BGH,
Beschl. v. 16.1.2003 - 1 StR 531/02
1 StR 531/02
BUNDESGERICHTSHOF
BESCHLUSS
vom
16. Januar 2003
in dem Sicherungsverfahren
gegen
Der 1. Strafsenat des Bundesgerichtshofes hat am 16. Januar 2003
beschlossen:
Die Revision des Beschuldigten gegen das Urteil des Landgerichts
Nürnberg-Fürth vom 22. August 2002 wird als
unbegründet verworfen, da die Nachprüfung des Urteils
auf Grund der Revisionsrechtfertigung keinen Rechtsfehler zum Nachteil
des Beschuldigten ergeben hat (§ 349 Abs. 2 StPO).

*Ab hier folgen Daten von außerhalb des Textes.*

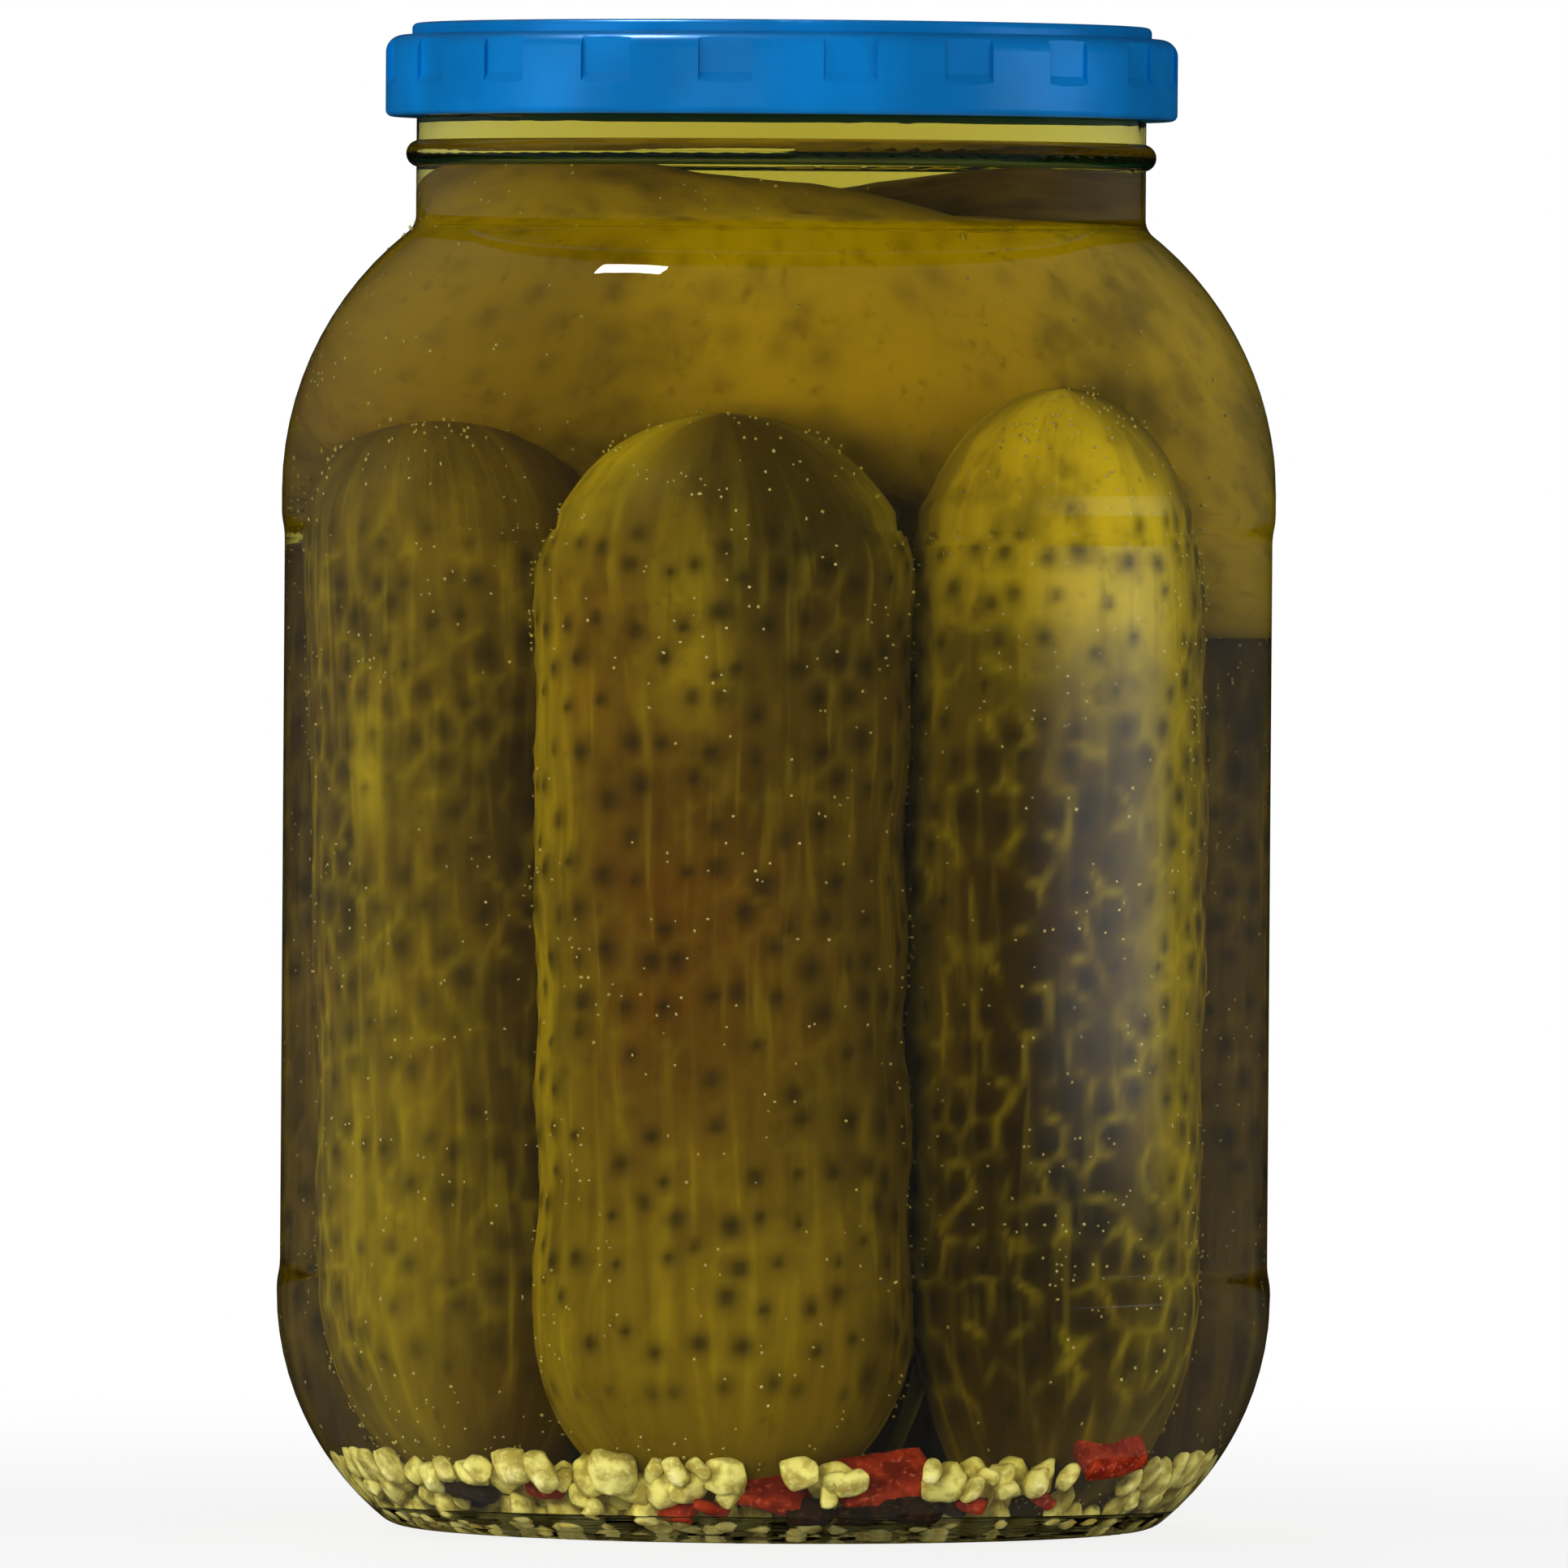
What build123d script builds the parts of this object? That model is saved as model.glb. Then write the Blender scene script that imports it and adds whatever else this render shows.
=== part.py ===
from build123d import *
from math import acos, asin, cos, degrees, radians, sin, sqrt
import os

# A large glass pickle jar with a twist-off metal lid, full of brine.
# Millimetres, +Z up, front towards -Y. The origin is the centre of the ring that it stands on.

# Glass: body
body_diameter = 140.6        # across the heel and the shoulder
wall = 3.2
heel_height = 33.0           # from the table to where the side stands upright
heel_radius = 41.3           # the long curve of the heel, seen in section
heel_band = 3.6              # plain band between the heel and the label panel
label_height = 103.6
label_recess = 0.45          # the panel sits this far inside the bands, to spare the label
label_step = 2.4             # height of the soft slope from a band into the panel
label_round = 10.0           # rounding at both ends of that slope
shoulder_band = 6.0
shoulder_radius = 46.8

# Glass: base
bearing_diameter = 101.0     # inner edge of the ring that meets the table
push_up = 3.2                # how far the base is domed up off the table
foot_round = 5.0             # rounding from the bearing ring into the heel
base_thickness = 5.0
floor_dome = 2.2             # rise of the floor inside, over the push-up

# Glass: neck and finish
neck_diameter = 103.2
neck_wall = 3.6
neck_fillet = 3.0            # hollow corner between shoulder and neck
neck_height = 10.2           # from the shoulder to the middle of the bead
bead_radius = 1.9            # transfer bead, seen in section
bead_stand = 1.45            # how far the bead stands out of the neck
finish_height = 18.0         # from the middle of the bead to the rim
rim_round = 1.3

# Glass: threads, short rising ridges that the lid's lugs run under
thread_count = 6
thread_first = -104.0        # bearing of the middle of the first thread, from +X
thread_span = 50.0           # degrees that one thread covers
thread_rise = 4.4            # from its low end to its high end
thread_section = 1.3         # radius of the ridge's section
thread_stand = 2.0           # how far the ridge stands out of the neck
thread_below_rim = 11.2      # from the rim down to the middle of a thread

# Lid, pressed from lacquered sheet
sheet = 0.4
thread_clearance = 0.5       # between the threads and the rolled hem, all round
lid_corner = 2.4             # rounding from skirt to ledge
rim_clearance = 0.3          # between the rim and the raised middle that sits over it
panel_rise = 1.7             # height of the raised middle over the ledge
panel_round = 0.8
bore_clearance = 1.3         # from the bore in to the edge of the sunk panel
panel_sink = 0.9
button_diameter = 30.0
button_sink = 0.7
press_slope = 1.2            # run of each pressed slope in the top
hem_radius = 0.95            # rolled hem under the skirt
lug_width = 8.0
lug_clearance = 0.5          # between a lug and the neck
lug_thickness = 0.9
lug_lead = 7.0               # degrees from a thread's high end back to its lug
lug_play = 0.13              # between a lug and the thread over it

# Lid: pressed dents round the skirt
dent_count = 20
dent_first = -80.1           # bearing of the middle of one dent, from +X
dent_width = 7.6
dent_depth = 0.65
dent_foot = 4.3              # from the bottom of the lid up to the dent
dent_slope = 1.4             # height of the dent's slanted lower edge

# Brine
headspace = 8.2              # from the rim of the glass down to the brine
brine_clearance = 0.05       # modelling gap between the brine and the glass

# Derived sizes and places
body_r = body_diameter / 2
neck_r = neck_diameter / 2
bore_r = neck_r - neck_wall
heel_axis_r = body_r - heel_radius
shoulder_axis_r = body_r - shoulder_radius
label_bottom = heel_height + heel_band
label_top = label_bottom + label_height
shoulder_base = label_top + shoulder_band
neck_base = shoulder_base + sqrt(shoulder_radius**2 - (neck_r - shoulder_axis_r) ** 2)
bead_z = neck_base + neck_height
rim_z = bead_z + finish_height
thread_z = rim_z - thread_below_rim
thread_r = neck_r + thread_stand - thread_section
brine_z = rim_z - headspace
hem_r = neck_r + thread_stand + thread_clearance + hem_radius
lid_r = hem_r + hem_radius
lug_inner_r = neck_r + lug_clearance
lug_edge_turn = thread_span / 2 - lug_lead - degrees(asin(lug_width / 2 / lug_inner_r))
thread_over_lug = thread_rise / 2 * sin(radians(lug_edge_turn)) / sin(radians(thread_span / 2))
lug_top = thread_z + thread_over_lug - thread_section - lug_play
hem_z = lug_top - lug_thickness / 2
lid_bottom = hem_z - hem_radius
lid_top = rim_z + sheet


def cavity_face(inset, top):
    """Half section of the space inside the glass, drawn in by inset and cut off at height top."""
    heel_r = heel_radius - wall - inset
    shoulder_r = shoulder_radius - wall - inset
    side_r = body_r - wall - inset
    mouth_r = bore_r - inset
    floor_z = base_thickness + inset
    heel_turn = degrees(asin((heel_height - floor_z) / heel_r))
    floor_r = heel_axis_r + heel_r * cos(radians(heel_turn))
    shoulder_turn = degrees(acos((mouth_r - shoulder_axis_r) / shoulder_r))
    mouth_z = shoulder_base + shoulder_r * sin(radians(shoulder_turn))
    with BuildSketch(Plane.XZ) as section:
        with BuildLine():
            ThreePointArc(
                (0, floor_z + floor_dome),
                (floor_r / 2, floor_z + 0.75 * floor_dome),
                (floor_r, floor_z),
            )
            CenterArc((heel_axis_r, heel_height), heel_r, -heel_turn, heel_turn)
            Line((side_r, heel_height), (side_r, shoulder_base))
            CenterArc((shoulder_axis_r, shoulder_base), shoulder_r, 0, shoulder_turn)
            Polyline(
                (mouth_r, mouth_z),
                (mouth_r, top),
                (0, top),
                (0, floor_z + floor_dome),
            )
        make_face()
    return section.sketch


def thread_plane(bearing):
    """Tilted plane of the thread whose middle is at this bearing. X points at its low end."""
    tilt = asin(thread_rise / 2 / (thread_r * sin(radians(thread_span / 2))))
    level = Plane(
        origin=(0, 0, thread_z),
        x_dir=(cos(bearing), sin(bearing), 0),
        z_dir=(sin(tilt) * sin(bearing), -sin(tilt) * cos(bearing), cos(tilt)),
    )
    return level.rotated((0, 0, -thread_span / 2))


def lid_face(inset):
    """Half section of the lid's form, drawn in by inset: 0 for its outside, sheet for its inside."""
    skirt_r = lid_r - inset
    step_r = neck_r + rim_clearance + sheet - inset
    land_r = bore_r - bore_clearance
    button_r = button_diameter / 2
    top_z = lid_top - inset
    ledge_z = top_z - panel_rise
    sunk_z = top_z - panel_sink
    with BuildSketch(Plane.XZ) as section:
        with BuildLine():
            Polyline(
                (0, hem_z),
                (skirt_r, hem_z),
                (skirt_r, ledge_z),
                (step_r, ledge_z),
                (step_r, top_z),
                (land_r, top_z),
                (land_r - press_slope, sunk_z),
                (button_r, sunk_z),
                (button_r - press_slope, sunk_z - button_sink),
                (0, sunk_z - button_sink),
                close=True,
            )
        make_face()
        fillet(section.vertices().sort_by_distance((skirt_r, ledge_z))[0], lid_corner - inset)
        fillet(section.vertices().sort_by_distance((step_r, top_z))[0], panel_round - inset)
    return section.sketch


def dent_block(inset):
    """Block that leaves one dent in the skirt, to the dent's outside or, with inset, its inside."""
    face_r = lid_r - dent_depth - inset
    outside_r = lid_r + lid_corner
    slope_z = lid_bottom + dent_foot
    with BuildPart() as block:
        with BuildSketch(Plane.XZ):
            with BuildLine():
                Polyline(
                    (face_r, lid_top),
                    (face_r, slope_z + dent_slope),
                    (face_r + dent_depth, slope_z),
                    (outside_r, slope_z),
                    (outside_r, lid_top),
                    close=True,
                )
            make_face()
        extrude(amount=dent_width / 2 + inset, both=True)
    return block.part


# The glass: a revolved shell, with a bead and rising threads round its neck.
with BuildPart() as jar:
    with BuildSketch(Plane.XZ) as glass_section:
        bearing_r = bearing_diameter / 2
        recessed_r = body_r - label_recess
        foot_r = heel_axis_r + sqrt(heel_radius**2 - heel_height**2)
        heel_turn = degrees(asin(heel_height / heel_radius))
        shoulder_turn = degrees(acos((neck_r - shoulder_axis_r) / shoulder_radius))
        with BuildLine():
            ThreePointArc((0, push_up), (bearing_r / 2, 0.75 * push_up), (bearing_r, 0))
            Line((bearing_r, 0), (foot_r, 0))
            CenterArc((heel_axis_r, heel_height), heel_radius, -heel_turn, heel_turn)
            Polyline(
                (body_r, heel_height),
                (body_r, label_bottom - label_step),
                (recessed_r, label_bottom),
                (recessed_r, label_top),
                (body_r, label_top + label_step),
                (body_r, shoulder_base),
            )
            CenterArc((shoulder_axis_r, shoulder_base), shoulder_radius, 0, shoulder_turn)
            Polyline((neck_r, neck_base), (neck_r, rim_z), (0, rim_z), (0, push_up))
        make_face()
        fillet(glass_section.vertices().sort_by_distance((foot_r, 0))[0], foot_round)
        for step_end in (
            (body_r, label_bottom - label_step),
            (recessed_r, label_bottom),
            (recessed_r, label_top),
            (body_r, label_top + label_step),
        ):
            fillet(glass_section.vertices().sort_by_distance(step_end)[0], label_round)
        fillet(glass_section.vertices().sort_by_distance((neck_r, neck_base))[0], neck_fillet)
    revolve(axis=Axis.Z)
    add(cavity_face(0, rim_z))
    revolve(axis=Axis.Z, mode=Mode.SUBTRACT)
    fillet(jar.edges().group_by(Axis.Z)[-1], rim_round)
    with BuildSketch(Plane.XZ):
        with Locations((neck_r + bead_stand - bead_radius, bead_z)):
            Circle(bead_radius)
    revolve(axis=Axis.Z)
    for index in range(thread_count):
        run = thread_plane(radians(thread_first + index * 360 / thread_count))
        with BuildSketch(Plane(origin=run.origin, x_dir=run.x_dir, z_dir=-run.y_dir)):
            with Locations((thread_r, 0)):
                Circle(thread_section)
        revolve(axis=Axis(run.origin, run.z_dir), revolution_arc=thread_span)
        turn = radians(thread_span)
        ends = [(thread_r, 0), (thread_r * cos(turn), thread_r * sin(turn))]
        with Locations([run.from_local_coords(end) for end in ends]):
            Sphere(thread_section)
jar.part.label = "jar"

# The lid's inside form, which is cut out of its outside to leave the sheet.
with BuildPart() as lid_inside:
    add(lid_face(sheet))
    revolve(axis=Axis.Z)
    with PolarLocations(0, dent_count, start_angle=dent_first):
        add(dent_block(sheet), mode=Mode.SUBTRACT)

# The lid: a thin pressed shell with a rolled hem, and lugs that reach in under the threads.
with BuildPart() as lid:
    add(lid_face(0))
    revolve(axis=Axis.Z)
    with PolarLocations(0, dent_count, start_angle=dent_first):
        add(dent_block(0), mode=Mode.SUBTRACT)
    add(lid_inside.part, mode=Mode.SUBTRACT)
    with BuildSketch(Plane.XZ):
        with Locations((hem_r, hem_z)):
            Circle(hem_radius)
    revolve(axis=Axis.Z)
    lug_first = thread_first + thread_span / 2 - lug_lead
    with PolarLocations((lug_inner_r + hem_r) / 2, thread_count, start_angle=lug_first):
        with Locations((0, 0, hem_z)):
            Box(hem_r - lug_inner_r, lug_width, lug_thickness)
lid.part.label = "lid"

# The brine, up to its level a little below the rim.
with BuildPart() as brine:
    add(cavity_face(brine_clearance, brine_z))
    revolve(axis=Axis.Z)
brine.part.label = "brine"

os.makedirs("parts", exist_ok=True)
export_step(jar.part, "parts/jar.step")
export_step(lid.part, "parts/lid.step")
export_step(brine.part, "parts/brine.step")
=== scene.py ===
"""The looks of a half-gallon jar of whole dill pickles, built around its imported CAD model."""

import math

import bmesh
import bpy
import numpy as np
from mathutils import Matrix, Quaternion, Vector


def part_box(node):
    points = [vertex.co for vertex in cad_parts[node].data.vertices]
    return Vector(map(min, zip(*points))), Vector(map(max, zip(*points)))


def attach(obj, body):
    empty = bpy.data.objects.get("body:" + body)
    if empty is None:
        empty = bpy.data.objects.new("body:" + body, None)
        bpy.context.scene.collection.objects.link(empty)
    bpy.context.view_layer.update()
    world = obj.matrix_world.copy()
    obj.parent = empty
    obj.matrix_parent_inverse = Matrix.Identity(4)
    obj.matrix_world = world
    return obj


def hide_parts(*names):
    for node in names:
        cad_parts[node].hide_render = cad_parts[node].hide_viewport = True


bl_info = {
    "name": "Pickle Jar",
    "version": (1, 0, 0),
    "blender": (4, 5, 0),
    "location": "3D View > Sidebar > Pickle Jar",
    "description": "Glass, lid, brine, pickles and spices for a wide-mouth pickle jar",
    "category": "Add Mesh",
}

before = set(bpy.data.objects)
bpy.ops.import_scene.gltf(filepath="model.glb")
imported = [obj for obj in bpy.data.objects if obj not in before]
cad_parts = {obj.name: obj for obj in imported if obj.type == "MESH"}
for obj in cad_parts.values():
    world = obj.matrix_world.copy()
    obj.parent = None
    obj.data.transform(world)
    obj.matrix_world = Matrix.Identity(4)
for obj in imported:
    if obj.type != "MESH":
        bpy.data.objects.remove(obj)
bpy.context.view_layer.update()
MM = 0.001
FINE = 1e-6
# Highest place of a garlic bit's middle, and how far out from the axis the bits are dropped.
GARLIC_TOP = 11.8 * MM
GARLIC_REACH = 61 * MM
# Stage: radius of the floor and of the cloth round the studio, and the jar's lean in the view.
FLOOR_RADIUS = 0.6
CLOTH_RADIUS = 6.0
LEAN = math.radians(0.4)

# Upright pickles: name, azimuth of the foot and of the head from the front towards +X in degrees,
# radius, lowest and highest points in mm, blunt length of the foot and of the head in mm, how far
# both stand in from the side of the jar in mm, and the seed of the skin.
UPRIGHT = (
    ("pickle_front", -9.0, -10.0, 24.6, 8.0, 155.6, 22.0, 22.0, 0.0, 11),
    ("pickle_left", -56.0, -69.0, 21.5, 9.5, 154.6, 26.0, 16.0, 0.3, 12),
    ("pickle_right", 53.0, 51.5, 20.8, 6.5, 158.4, 34.0, 28.0, 0.6, 13),
    ("pickle_far_right", 114.0, 117.0, 20.0, 12.0, 129.0, 28.0, 22.0, 0.0, 14),
    ("pickle_far_left", -121.0, -126.0, 20.0, 9.5, 139.0, 28.0, 22.0, 0.0, 15),
    ("pickle_back", 174.0, 176.0, 21.5, 9.0, 147.0, 28.0, 24.0, 0.0, 16),
    ("pickle_middle", 0.0, 0.0, 17.5, 10.0, 143.0, 26.0, 20.0, 48.0, 17),
)
# Pickles that lie on the uprights: name, the two ends and how the middle is bowed in mm,
# radius, blunt length of each end and the seed of its skin.
LYING = (
    ("pickle_top_front", (-60.5, -3, 168), (60, 26, 135), (0, -14, 14.5), 24.0, 26.0, 32.0, 21),
    ("pickle_top_back", (44, 28, 177), (-50, 28, 152), (0, 11, 3), 19.0, 24.0, 28.0, 22),
)
# How plainly a pickle's warts, the ridges between them and its lengthwise streaks show, from 0 to 1.
MARKED = {
    "pickle_front": (1.0, 0.2, 0.4),
    "pickle_left": (0.75, 0.5, 0.55),
    "pickle_right": (0.9, 0.85, 0.35),
    "pickle_top_front": (0.35, 0.0, 0.1),
    "pickle_top_back": (0.4, 0.2, 0.4),
}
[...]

Der Beschwerdeführer hat die Kosten des Rechtsmittels zu
tragen.
Ergänzend zum Vorbringen des Generalbundesanwalts bemerkt der
Senat:
Die Strafkammer geht davon aus, es sei "nicht
auszuschließen", daß der Beschuldigte bei der
Begehung der Tat schuldunfähig war. Bei der näheren
Begründung des Maßregelausspruchs führt sie
demgegenüber aus, er sei bei der Tatbegehung
schuldunfähig gewesen.
Diese Unklarheit gefährdet hier den Bestand des Urteils jedoch
nicht.
a) Eine Unterbringungsanordnung gemäß § 63
StGB erfordert, daß die Voraussetzungen des § 20
StGB oder zumindest die des § 21 StGB - diese Bestimmung
spricht die Strafkammer nicht an - sicher ("positiv") feststehen. Sind
sie lediglich nicht auszuschließen, liegen sie also nur
möglicherweise vor, so ist für eine
Unterbringungsanordnung kein Raum (st. Rspr., vgl. nur BGH NStZ 1999,
610; Beschlüsse vom 19. November 2002 - 1 StR 442/02 und 17.
Oktober 2000 - 1 StR 428/00).
b) Der Beschuldigte ist an einer Psychose aus dem Formenkreis der
Schizophrenie erkrankt. Zur Tatzeit lag bei ihm eine akute
psychotische Symptomatik mit paranoidem Erleben vor. Er hat versucht,
eine ihm bis dahin unbekannte 15 Jahre alte Schülerin in der
Straßenbahn gegen den Kopf zu treten, weil er sich von ihr
verfolgt fühlte.
Er war bereits früher einmal gemäß
§ 63 StGB untergebracht worden, als er Stimmen hörte,
sich verfolgt fühlte und deshalb eine ihm bis dahin unbekannte
Frau auf offener Straße tätlich angriff.
c) Bei akuten Schüben einer Schizophrenie ist
erfahrungsgemäß in der Regel davon auszugehen,
daß der Betroffene schuldunfähig ist (BGH, Urteil
vom 13. Juni 1995 - 1 StR 268/95; Jähnke in LK 11. Aufl.
§ 20 Rdn. 40 m. zahlr. Nachw. aus der psychiatrischen
Fachliteratur in Fn. 68). Dies liegt auch hier sehr nahe. Jedenfalls
entnimmt der Senat aber einer Gesamtschau der Urteilsgründe,
daß beim Beschuldigten zur Tatzeit zumindest die
Voraussetzungen des § 21 StGB zweifelsfrei vorlagen.